The following average rent vs buy ratios were calculated by considering 97,537 rents and 58,171 asking prices throughout the Bay Area from January to March 2010, comparing properties with the same number of bedrooms and same single-family vs multi-family status. The results generally show that more expensive neighborhoods remain very overpriced, since annual rents are running at 2% or 3% of asking prices for the same size and type of house in the same location. Such low rents are not much more than property tax and maintenance. This means that in wealthy neighborhoods, the use of more than a million dollars in housing capital can be had essentially for free by renters.

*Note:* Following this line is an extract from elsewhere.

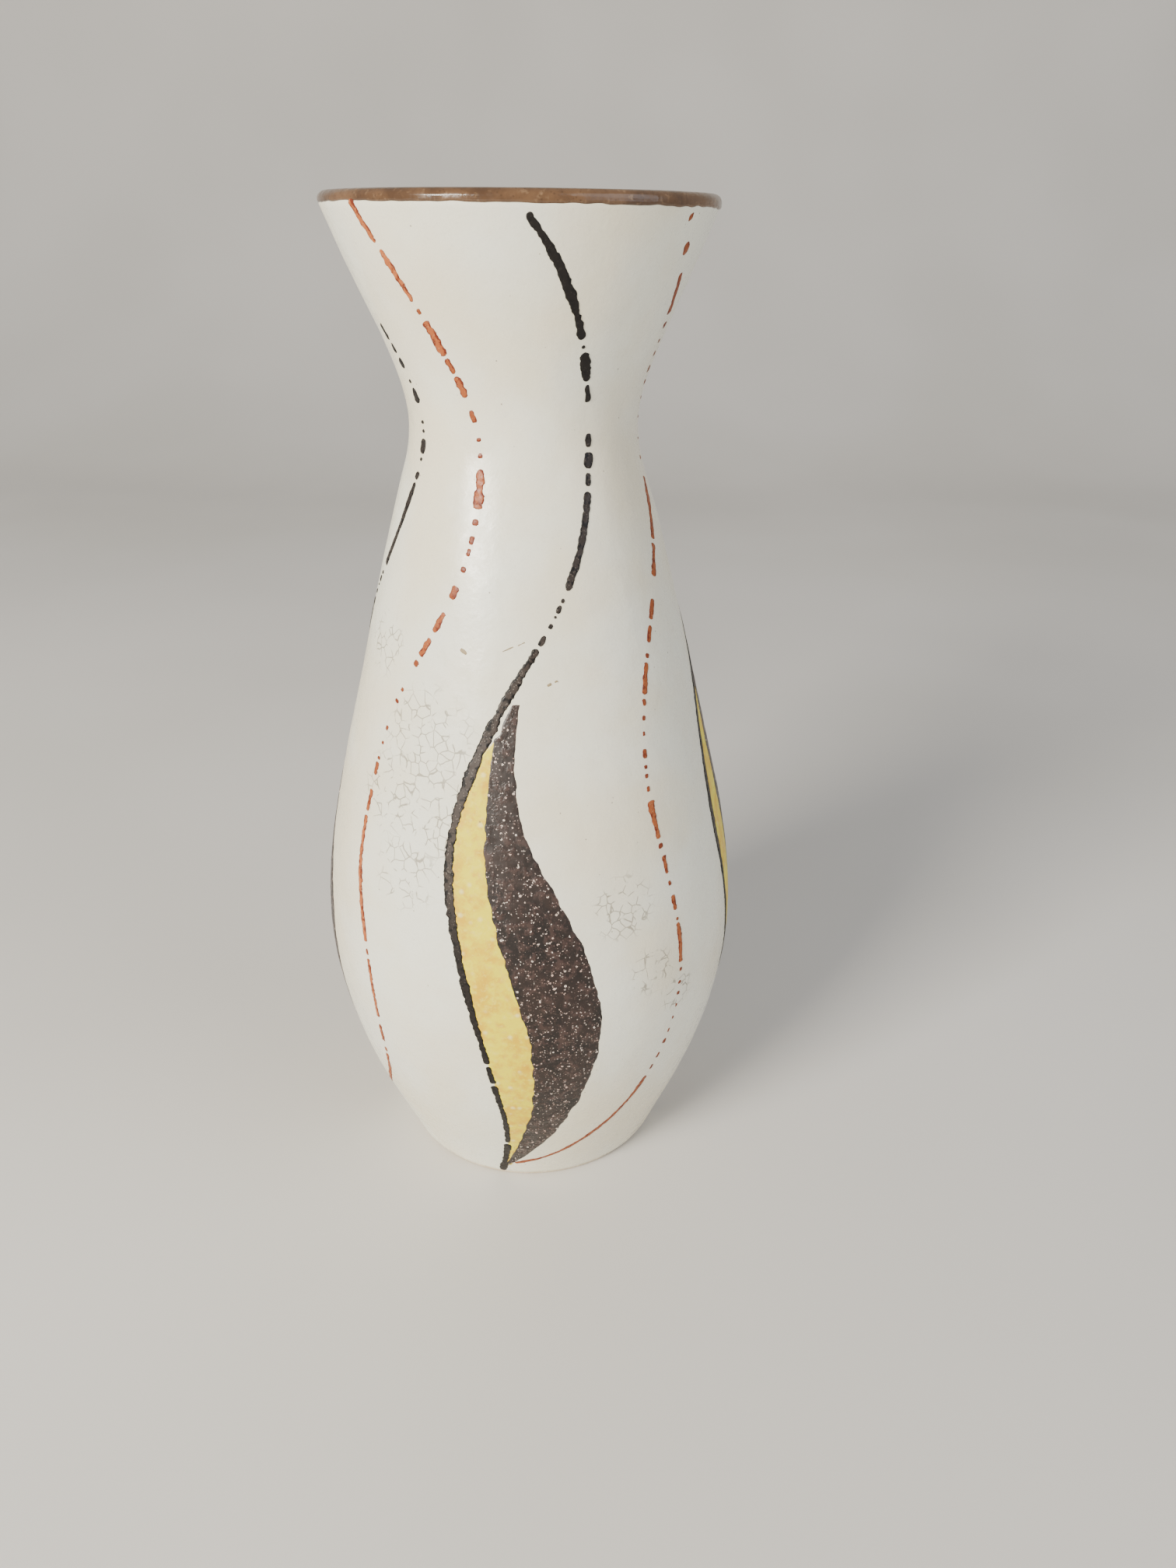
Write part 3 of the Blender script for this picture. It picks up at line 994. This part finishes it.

Conversely, cheaper Bay Area neighborhoods now show some real bargains for sale, with annual rents running at 9% or 10% of the purchase price. Landlords are buying these places because they are clearly profitable as rentals as long as rents hold up.
A few zip codes such as Menlo Park are split, having both a poorer area and a richer area with very different rent/buy ratios. The average in this case masks large local differences. Zip codes with fewer than 10 rentals for each housing size category were ignored.
The hightest ratio was 14.8%, in Vallejo, making this area the most promising for new house buyers and for landlords. The lowest ratio was 2.1%, in the Berkeley hills neighborhood with zip code 94705, making this real estate the worst deal for buyers in the Bay Area, on average.